Documentary editor (and former National Press Photographers Association Editor of the Year) Jonathan Menell says use motion to look for the small but important things. “A great image is so big you’re never going to see the detail, so I’ll pan from one detail to another detail. Where is this going, what’s coming? Oh, something’s coming into the frame. There’s a way of starting tight and revealing a relationship, or starting wide and moving in to reveal a detail the viewer might have missed otherwise.”

3. Less is more (effective).

Menell says any treatment of sound or picture needs to be an intended use and not a crutch. “A crutch keeps you from falling down, but you’re never going to get going very fast. At the right time and the right place, movement can be very effective in terms of revealing information.”

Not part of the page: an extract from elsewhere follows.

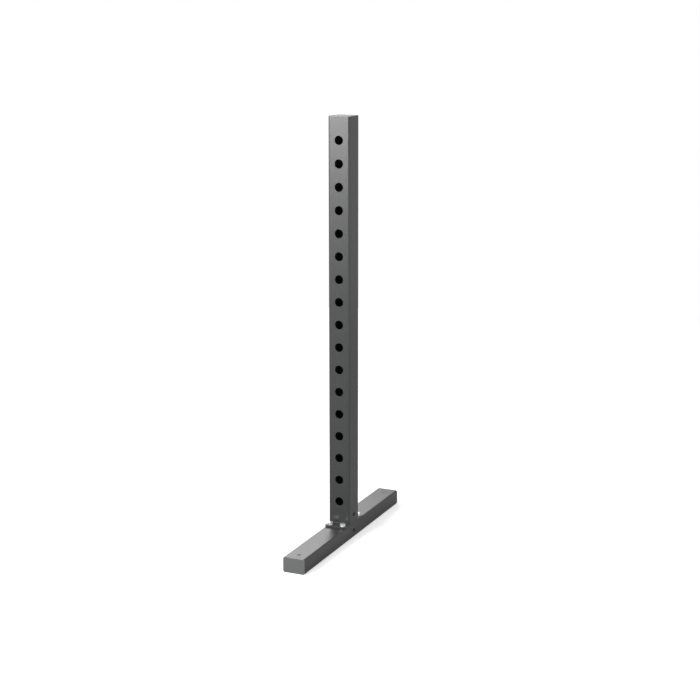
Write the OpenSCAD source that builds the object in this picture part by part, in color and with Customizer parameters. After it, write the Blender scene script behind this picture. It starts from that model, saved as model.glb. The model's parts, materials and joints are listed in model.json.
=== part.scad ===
// High jump standard: a drilled square post, bolted by its flange to a flat foot.
// X runs across the post, Y along the foot with the front at -Y, Z up from the floor.
// The origin is on the floor, in the middle of the foot.

/* [Upright] */
// Outside width of the square upright tube, which the flange and the foot share
post_w = 75; // [60:1:100]
// Wall of the upright tube
post_wall = 3; // [2:0.5:5]
// Outside corner radius of the upright tube
post_corner_r = 6; // [5.5:0.5:10]
// Cut length of the upright tube
post_len = 1350; // [600:5:2000]

/* [Peg holes] */
// Diameter of the peg holes
peg_d = 29; // [12:0.5:36]
// Spacing of the peg holes
peg_pitch = 75; // [50:1:150]
// From the upright's lower end to the centre of the lowest peg hole
peg_first = 75; // [60:1:150]
// Least distance from the centre of the highest peg hole to the upright's top end
peg_top_min = 70; // [40:1:150]

/* [Foot] */
// Outside height of the foot beam
foot_h = 50; // [40:1:80]
// Wall of the foot beam
foot_wall = 3; // [2:0.5:5]
// Outside corner radius of the foot beam
foot_corner_r = 6; // [5.5:0.5:10]
// Cut length of the foot beam
foot_len = 760; // [400:5:1200]

/* [Flange] */
// Thickness of the flange plate
flange_t = 6; // [4:0.5:12]
// How far the flange plate stands out in front of the upright and behind it
flange_overhang = 37.5; // [32:0.5:60]
// Corner radius of the flange plate
flange_corner_r = 8; // [3:0.5:12]
// Leg of the fillet welds in front of the upright and behind it
weld_leg = 4; // [2:0.5:6]
// Thickness of the welds at their toes
weld_toe = 0.25; // [0.1:0.05:0.5]

/* [Flange bolts] */
// Nominal diameter of the bolts
bolt_d = 10; // [8:1:12]
// Length of the bolts below the head
bolt_len = 25; // [20:1:35]
// Width of the bolt heads across their flats
bolt_af = 17; // [16:0.5:19]
// Height of the bolt heads
bolt_head_h = 6.4; // [5:0.1:8]
// Depth of the chamfer at the corners of the bolt heads
bolt_head_chamfer = 0.8; // [0.3:0.1:1]
// Diameter of the flat that the chamfer leaves on top of the bolt heads
bolt_top_d = 16; // [14:0.5:16]
// Distance of the bolts from the two nearest edges of the flange plate
bolt_edge = 15; // [13:0.5:17]
// How much wider the bolt holes are than the bolts
bolt_clearance = 1; // [0.5:0.1:2]
// Outside diameter of the washers
washer_d = 20; // [18:0.5:22]
// Thickness of the washers
washer_t = 2; // [1:0.1:3]
// How much wider the washers' holes are than the bolts
washer_clearance = 0.5; // [0.3:0.1:1]
// Thickness of the tapped plate inside the foot
nut_plate_t = 8; // [6:0.5:12]
// Gap between the tapped plate's long edges and the foot's rounded inner corners
nut_plate_gap = 0.5; // [0.2:0.1:2]
// Gap round the bolt in its tapped hole, which the threads fill
thread_gap = 0.2; // [0.1:0.05:0.4]

/* [Side holes] */
// Diameter of the bolt holes through the sides of the upright and the foot
side_hole_d = 13; // [8:0.5:16]
// From the top of the flange plate to the centre of the upright's side hole
side_hole_rise = 25; // [16:1:30]

/* [Floor fixing] */
// Diameter of the floor bolt holes through the foot
floor_hole_d = 11; // [8:0.5:12]
// From the foot beam's ends to the centres of the floor bolt holes
floor_hole_inset = 35; // [28:1:60]
// Diameter of the domed heads of the plugs in the floor bolt holes
plug_head_d = 14; // [13:0.5:18]
// Height of the domed heads
plug_head_h = 2.4; // [1.5:0.1:4]
// Length of the plug stems below the foot's top face
plug_stem_len = 9; // [6:0.5:14]
// Gap between a plug stem and its hole
plug_gap = 0.25; // [0.1:0.05:0.5]
// Wall of the hollow plug stems
plug_wall = 1.5; // [0.8:0.1:2]

/* [Tube caps] */
// Thickness of the caps' outer plates
cap_head_t = 2; // [1.5:0.5:6]
// Radius of the rounded rim of the caps' outer plates
cap_rim_r = 1; // [0.3:0.1:1.4]
// How far the caps reach into the tubes
cap_depth = 20; // [12:1:26]
// Wall of the caps' skirts
cap_wall = 2; // [1.5:0.5:3]
// Gap between a cap's skirt and the tube
cap_gap = 0.4; // [0.2:0.1:1]
// Gap between the snap ribs round a cap's skirt and the tube
cap_rib_gap = 0.1; // [0.05:0.05:0.15]
// Width of the snap ribs
cap_rib_w = 1.6; // [1:0.1:2.5]

/* [Hidden] */
$fn = 64;

// Paint and finishes as the photo shows them
paint_grey = "#4d4f4f";
cap_grey = "#757676";
zinc = "#c9cbcc";
bare_steel = "#8d8f90";
// Cutting tools run past the faces that they cut by this much
cut = 1;

// Heights of the faces that stack up from the floor
flange_z = foot_h;
post_z = flange_z + flange_t;
post_top_z = post_z + post_len;

// The peg holes, as many as the upright has room for
peg_count = floor((post_len - peg_first - peg_top_min) / peg_pitch) + 1;
peg_heights = [for (i = [0 : peg_count - 1]) post_z + peg_first + i * peg_pitch];

// The bolt pattern, the same distance in from every edge of the flange plate
flange_len = post_w + 2 * flange_overhang;
bolt_x = post_w / 2 - bolt_edge;
bolt_y = flange_len / 2 - bolt_edge;
bolt_places = [for (x = [-bolt_x, bolt_x], y = [-bolt_y, bolt_y]) [x, y]];

// The clear space inside the foot, between its rounded inner corners
foot_inner_r = foot_corner_r - foot_wall;
nut_plate_w = post_w - 2 * (foot_wall + foot_inner_r + nut_plate_gap);

// The floor bolt holes' distance from the middle of the foot
floor_hole_y = foot_len / 2 - floor_hole_inset;

// The snap ribs' places on a cap's skirt, as shares of its depth, and its least corner radius
rib_places = [0.35, 0.7];
least_skirt_r = 0.5;

// Rectangle with round corners, centred
module rounded_rect(w, d, r) {
    square([w, d - 2 * r], center = true);
    square([w - 2 * r, d], center = true);
    for (x = [-1, 1], y = [-1, 1])
        translate([x * (w / 2 - r), y * (d / 2 - r)]) circle(r);
}

// Rectangular tube along Z, standing on the XY plane
module tube(w, d, wall, r, length) {
    difference() {
        linear_extrude(length) rounded_rect(w, d, r);
        translate([0, 0, -cut])
            linear_extrude(length + 2 * cut)
                rounded_rect(w - 2 * wall, d - 2 * wall, r - wall);
    }
}

// Profile of a cap's outer plate at its rim: x runs out from the middle of the round corner
module rim_profile(r) {
    square([r - cap_rim_r, cap_head_t]);
    square([r, cap_head_t - cap_rim_r]);
    translate([r - cap_rim_r, cap_head_t - cap_rim_r]) circle(cap_rim_r);
}

// Outer plate of a cap, with a rounded rim
module cap_head(w, d, r) {
    flat_w = w - 2 * r;
    flat_d = d - 2 * r;
    for (x = [-1, 1], y = [-1, 1])
        translate([x * flat_w / 2, y * flat_d / 2, 0])
            rotate_extrude() intersection() {
                rim_profile(r);
                square([r, cap_head_t]);
            }
    for (side = [0, 180]) {
        rotate([0, 0, side]) translate([flat_w / 2, flat_d / 2, 0])
            rotate([90, 0, 0]) linear_extrude(flat_d) rim_profile(r);
        rotate([0, 0, side + 90]) translate([flat_d / 2, flat_w / 2, 0])
            rotate([90, 0, 0]) linear_extrude(flat_w) rim_profile(r);
    }
    translate([-flat_w / 2, -flat_d / 2, 0]) cube([flat_w, flat_d, cap_head_t]);
}

// Block that fills a tube's section but for a margin all round, its top face in the XY plane
module skirt(w, d, r, margin, depth) {
    translate([0, 0, -depth]) linear_extrude(depth)
        rounded_rect(w - 2 * margin, d - 2 * margin, max(r - margin, least_skirt_r));
}

// Cap for the end of a tube, its outer plate above the XY plane and its skirt below
module tube_cap(w, d, wall, r) {
    cap_head(w, d, r);
    difference() {
        union() {
            skirt(w, d, r, wall + cap_gap, cap_depth);
            for (share = rib_places)
                translate([0, 0, -cap_depth * share]) skirt(w, d, r, wall + cap_rib_gap, cap_rib_w);
        }
        translate([0, 0, -cut])
            skirt(w, d, r, wall + cap_gap + cap_wall, cap_depth);
    }
}

// The upright, with its peg holes from front to back and its side hole
module upright_tube() {
    color(paint_grey) difference() {
        translate([0, 0, post_z]) tube(post_w, post_w, post_wall, post_corner_r, post_len);
        for (z = peg_heights)
            translate([0, post_w / 2 + cut, z])
                rotate([90, 0, 0]) cylinder(d = peg_d, h = post_w + 2 * cut);
        side_bore(post_z + side_hole_rise);
    }
}

// A side hole, right through along X
module side_bore(z) {
    translate([-post_w / 2 - cut, 0, z])
        rotate([0, 90, 0]) cylinder(d = side_hole_d, h = post_w + 2 * cut);
}

module upright_top_cap() {
    color(cap_grey) translate([0, 0, post_top_z]) tube_cap(post_w, post_w, post_wall, post_corner_r);
}

// The plate welded under the upright
module base_flange() {
    color(paint_grey) translate([0, 0, flange_z]) difference() {
        linear_extrude(flange_t) rounded_rect(post_w, flange_len, flange_corner_r);
        for (p = bolt_places)
            translate([p[0], p[1], -cut]) cylinder(d = bolt_d + bolt_clearance, h = flange_t + 2 * cut);
    }
}

// Fillet weld along the upright's front face, in the corner that it makes with the flange plate
module fillet_weld() {
    weld_len = post_w - 2 * post_corner_r;
    color(paint_grey) translate([-weld_len / 2, -post_w / 2, post_z])
        rotate([90, 0, 90]) linear_extrude(weld_len)
            difference() {
                mirror([1, 0]) square(weld_leg);
                translate([-weld_leg, weld_leg]) circle(weld_leg - weld_toe);
            }
}

module weld_front() { fillet_weld(); }

module weld_rear() { mirror([0, 1, 0]) fillet_weld(); }

// The foot, with its bolt holes on top, its side hole and its floor bolt holes
module foot_beam() {
    color(paint_grey) difference() {
        translate([0, foot_len / 2, foot_h / 2])
            rotate([90, 0, 0]) tube(post_w, foot_h, foot_wall, foot_corner_r, foot_len);
        for (p = bolt_places)
            translate([p[0], p[1], foot_h - foot_wall - cut])
                cylinder(d = bolt_d + bolt_clearance, h = foot_wall + 2 * cut);
        for (y = [-floor_hole_y, floor_hole_y])
            translate([0, y, -cut]) cylinder(d = floor_hole_d, h = foot_h + 2 * cut);
        side_bore(foot_h / 2);
    }
}

// The foot's end cap, at its front end
module foot_end_cap() {
    color(cap_grey) translate([0, -foot_len / 2, foot_h / 2])
        rotate([90, 0, 0]) tube_cap(post_w, foot_h, foot_wall, foot_corner_r);
}

module foot_end_cap_front() { foot_end_cap(); }

module foot_end_cap_rear() { mirror([0, 1, 0]) foot_end_cap(); }

// The tapped plate against the inside of the foot's top wall
module nut_plate() {
    color(bare_steel) translate([0, 0, foot_h - foot_wall - nut_plate_t]) difference() {
        translate([-nut_plate_w / 2, -flange_len / 2, 0]) cube([nut_plate_w, flange_len, nut_plate_t]);
        for (p = bolt_places)
            translate([p[0], p[1], -cut]) cylinder(d = bolt_d + 2 * thread_gap, h = nut_plate_t + 2 * cut);
    }
}

// One bolt, its head standing on the XY plane
module bolt() {
    corner_d = bolt_af / cos(30);
    translate([0, 0, -bolt_len]) cylinder(d = bolt_d, h = bolt_len + bolt_head_h / 2);
    intersection() {
        cylinder(d = corner_d, h = bolt_head_h, $fn = 6);
        rotate_extrude() polygon([
            [0, 0], [corner_d / 2, 0], [corner_d / 2, bolt_head_h - bolt_head_chamfer],
            [bolt_top_d / 2, bolt_head_h], [0, bolt_head_h],
        ]);
    }
}

module flange_bolts() {
    color(zinc) for (p = bolt_places)
        translate([p[0], p[1], post_z + washer_t]) bolt();
}

module flange_washers() {
    color(zinc) for (p = bolt_places)
        translate([p[0], p[1], post_z]) difference() {
            cylinder(d = washer_d, h = washer_t);
            translate([0, 0, -cut]) cylinder(d = bolt_d + washer_clearance, h = washer_t + 2 * cut);
        }
}

// Push-in plug in the front floor bolt hole: a low dome on a hollow stem
module floor_hole_plug() {
    dome_r = (plug_head_d * plug_head_d / 4 + plug_head_h * plug_head_h) / (2 * plug_head_h);
    stem_r = floor_hole_d / 2 - plug_gap;
    color(cap_grey) translate([0, -floor_hole_y, foot_h]) {
        rotate_extrude() intersection() {
            translate([0, plug_head_h - dome_r]) circle(dome_r, $fn = 180);
            square([plug_head_d / 2, plug_head_h]);
        }
        translate([0, 0, -plug_stem_len]) difference() {
            cylinder(r = stem_r, h = plug_stem_len);
            translate([0, 0, -cut]) cylinder(r = stem_r - plug_wall, h = plug_stem_len - plug_wall + cut);
        }
    }
}

module floor_hole_plug_front() { floor_hole_plug(); }

module floor_hole_plug_rear() { mirror([0, 1, 0]) floor_hole_plug(); }

upright_tube();
upright_top_cap();
base_flange();
weld_front();
weld_rear();
foot_beam();
foot_end_cap_front();
foot_end_cap_rear();
nut_plate();
flange_bolts();
flange_washers();
floor_hole_plug_front();
floor_hole_plug_rear();
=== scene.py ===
"""High jump standard: the looks of a drilled square post, bolted by its flange to a flat foot."""

import json
import math

import bmesh
import bpy
from mathutils import Matrix, Vector


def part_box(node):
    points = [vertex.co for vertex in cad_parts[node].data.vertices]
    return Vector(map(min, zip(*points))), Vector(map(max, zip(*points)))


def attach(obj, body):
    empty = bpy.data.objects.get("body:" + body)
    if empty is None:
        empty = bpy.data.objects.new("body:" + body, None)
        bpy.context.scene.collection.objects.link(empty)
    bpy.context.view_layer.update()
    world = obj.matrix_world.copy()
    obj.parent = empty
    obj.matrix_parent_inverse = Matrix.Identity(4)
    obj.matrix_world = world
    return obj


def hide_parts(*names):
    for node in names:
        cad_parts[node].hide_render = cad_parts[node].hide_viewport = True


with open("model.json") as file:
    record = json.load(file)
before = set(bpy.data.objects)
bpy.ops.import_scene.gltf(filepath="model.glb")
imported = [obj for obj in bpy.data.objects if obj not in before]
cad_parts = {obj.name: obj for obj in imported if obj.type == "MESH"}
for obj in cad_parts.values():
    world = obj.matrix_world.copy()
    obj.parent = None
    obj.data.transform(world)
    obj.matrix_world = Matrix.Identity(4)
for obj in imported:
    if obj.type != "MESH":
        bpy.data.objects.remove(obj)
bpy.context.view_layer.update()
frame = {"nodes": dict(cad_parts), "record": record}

# Lengths are in metres, and written here in millimetres
MM = 0.001
X, Y, Z = 0, 1, 2

# Sections and sizes of the steel
TUBE_CORNER = 6 * MM
TUBE_WALL = 3 * MM
FLANGE_CORNER = 8 * MM
SIDE_HOLE = 13 * MM
FLOOR_HOLE = 11 * MM
BOLT_HOLE = 11 * MM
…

Burns says it’s important to make thoughtful choices. “We live in an MTV generation, and a YouTube generation in which everything has to move, everything has to be frenetic as a video game. We struggle to think that we’re adding meaning by doing these movements, but of course all we’re doing is moving for the sake of movement, which is no meaning whatsoever. I think that there’s a kind of anxiety that if I don’t move, something will be missing, I’ll lose my audience. But I think we all know that all real meaning in this world accrues in duration. The eye, we know, can physiologically receive an image at a fraction of a second. But that doesn’t mean it’s accompanied by meaning. … And so I think we have to at some point say no to this kind of mindless, anxious movement for the sake of movement. The moving in and out, the seasickness of imagery that happens all the time in our lives and try to replace it with something more durable, something more permanent, something more meaningful.”

Burns says that last word as if it were two — with a pause and then a strong emphasis on the last syllable: “meaning full.” It’s a concept that could come in handy for any editor tempted to use empty effects.